Clinical Fellow, National Institute for Health and Care Excellence

Michael came to medicine as a graduate having previously studied Classics and worked as a strategy consultant. He is dual training in Respiratory and Intensive Care Medicine. This mix has been particularly interesting and challenging during the coronavirus outbreak as he has been involved in the adaptation of both acute and routine services, including developing procedures and training material to rapidly upskill doctors new to intensive care.

He has been heavily involved in the South London Critical Care Network (SLACCN), helping to set up and deliver a programme of ICU clinical peer review and as a trainer in critical care transfer. He has now been appointed SLACCN Peer Review Lead. He has been faculty on a number of clinical and non-clinical courses and helped write the first UK national guideline for diagnosing death by neurological criteria in patients on extracorporeal membrane oxygenation (ECMO).
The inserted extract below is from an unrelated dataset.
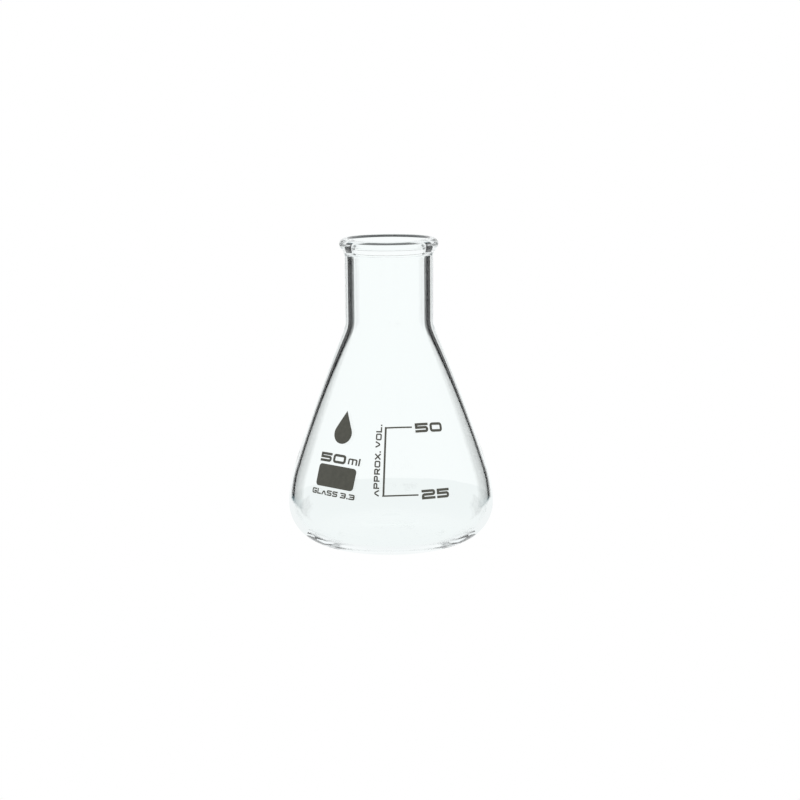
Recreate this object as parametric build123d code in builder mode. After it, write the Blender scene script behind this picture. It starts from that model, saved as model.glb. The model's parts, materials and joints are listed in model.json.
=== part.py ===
from build123d import *
import os
from math import acos, asin, atan2, cos, degrees, hypot, pi, radians, sin, tan

# Conical (Erlenmeyer) flask, 50 ml, narrow neck, with fired-on enamel print.
#
# Frame: +Z up along the axis of the flask, origin on the axis at the height of
# the surface it stands on. The print faces -Y. Sizes are in millimetres.
# The glass is one piece: base, wall, shoulder, neck and rim bead have no seams.

# ---------------------------------------------------------------- dimensions
HEIGHT = 76.0
BODY_DIAMETER = 51.8
NECK_DIAMETER = 22.0
RIM_DIAMETER = 24.6

HEEL_RADIUS = 8.9          # rounded edge between the base and the wall
SIDE_RADIUS = 31.0         # convex lower wall, between the heel and the cone
CONE_RADIUS = 450.0        # slight outward swell of the cone
SHOULDER_RADIUS = 7.5      # hollow curve from the cone to the neck
SHOULDER_HEIGHT = 55.65    # where that curve reaches the neck

WALL = 1.2                 # side of the body; it thickens up the cone to the neck
NECK_WALL = 1.8
INNER_CONE_RADIUS = 280.0  # inside of that swell
BASE_WALL = 1.9
FOOT_INNER_RADIUS = 13.0   # inside of the flat ring that the flask stands on
PUSH_UP = 0.9              # how far the middle of the base stands off the surface
CENTRE_THICKNESS = 2.1     # glass at the middle of the base

BEAD_RADIUS = 1.5          # rounded outside of the rim
BEAD_LEAN = 45.0           # slope of the bead's underside where it turns into the neck, degrees

ENAMEL = 0.06              # thickness of the fired print
PRINT_REACH = 3.0          # how far a flat print block is carried through the wall

# ------------------------------------------------------------ worked-out sizes
BODY_RADIUS = BODY_DIAMETER / 2
NECK_RADIUS = NECK_DIAMETER / 2
BORE_RADIUS = NECK_RADIUS - NECK_WALL
RIM_RADIUS = RIM_DIAMETER / 2

SIDE_CENTRE = (BODY_RADIUS - SIDE_RADIUS, HEEL_RADIUS)
SHOULDER_CENTRE = (NECK_RADIUS + SHOULDER_RADIUS, SHOULDER_HEIGHT)

INNER_HEEL_RADIUS = HEEL_RADIUS - BASE_WALL
INNER_HEEL_FOOT = BODY_RADIUS - WALL - INNER_HEEL_RADIUS
INNER_SIDE_RADIUS = SIDE_RADIUS - WALL
INNER_SHOULDER_RADIUS = SHOULDER_RADIUS + NECK_WALL

BEAD_CENTRE_RADIUS = RIM_RADIUS - BEAD_RADIUS
BEAD_CENTRE_HEIGHT = HEIGHT - BEAD_RADIUS
LIP_RADIUS = BEAD_CENTRE_RADIUS - BORE_RADIUS
BEAD_TURN = radians(BEAD_LEAN)
BEAD_START_RADIUS = BEAD_CENTRE_RADIUS + BEAD_RADIUS * cos(BEAD_TURN)
BEAD_START_HEIGHT = BEAD_CENTRE_HEIGHT - BEAD_RADIUS * sin(BEAD_TURN)
BEAD_HOLLOW_RADIUS = (BEAD_START_RADIUS - NECK_RADIUS) / (1 - cos(BEAD_TURN))
BEAD_FOOT_HEIGHT = BEAD_START_HEIGHT - BEAD_HOLLOW_RADIUS * sin(BEAD_TURN)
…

He has trained at Guy’s and St Thomas’, Lewisham and Greenwich, King’s College Hospital and The Royal Brompton.

Prior to studying medicine, Michael studied Classics at Magdalen College, Oxford after which he spent 7 years working first in advertising and then as a strategy consultant. He helped build a boutique strategy business focused on the commercial insurance space. He studied medicine at King’s College London where he graduated in 2011 with distinction, having won a number of prizes and scholarships, and came second overall in the final exam."
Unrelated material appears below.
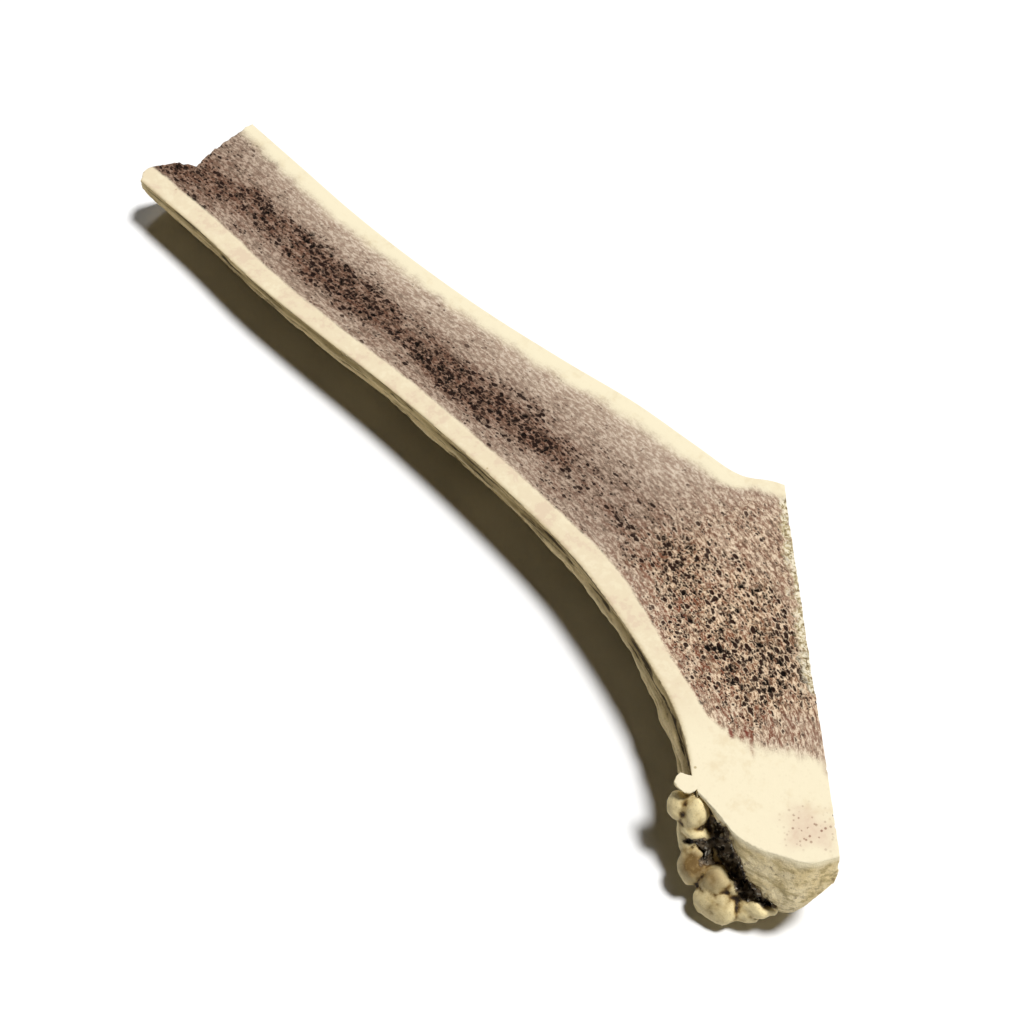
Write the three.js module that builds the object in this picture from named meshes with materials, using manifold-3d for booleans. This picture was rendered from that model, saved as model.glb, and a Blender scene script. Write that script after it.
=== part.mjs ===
// The burr end of a deer antler, sawn lengthwise through the middle and slantwise across its fork.
// It lies on its rounded back with the lengthwise sawn face up. The antler grew as one piece of bone,
// so it is one mesh: the shaft, the burr with its pearls and the domed seal are joined, then sawn.
//
// Everything is built in the frame of the sawn face: millimetres, the face in the plane z = 0, bone
// below it, +X from the burr along the straight arm. The finished group is then tipped by FACE_TILT
// and set down on the surface it rests on, with the origin under the middle of the piece.
import * as THREE from "three";
import { mergeVertices } from "three/addons/utils/BufferGeometryUtils.js";
import Module from "manifold-3d";

const wasm = await Module();
wasm.setup();

// ---- Driving dimensions ----------------------------------------------------------------------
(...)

Michael hopes to build on his background in management and strategy in his future medical career. He is delighted to have been appointed to the National Medical Director’s Clinical Fellowship Scheme and to be joining the National Institute for Health and Care Excellence (NICE). He is looking forward to developing an understanding of the NHS, and its constituent bodies, from the inside during what is likely to be a period of significant clinical and organisational change. In particular, he is looking forward to getting exposure to NICE’s core activities of health technology assessment and guideline development and dissemination as well as its longer term projects and the process of adaptation to coronavirus.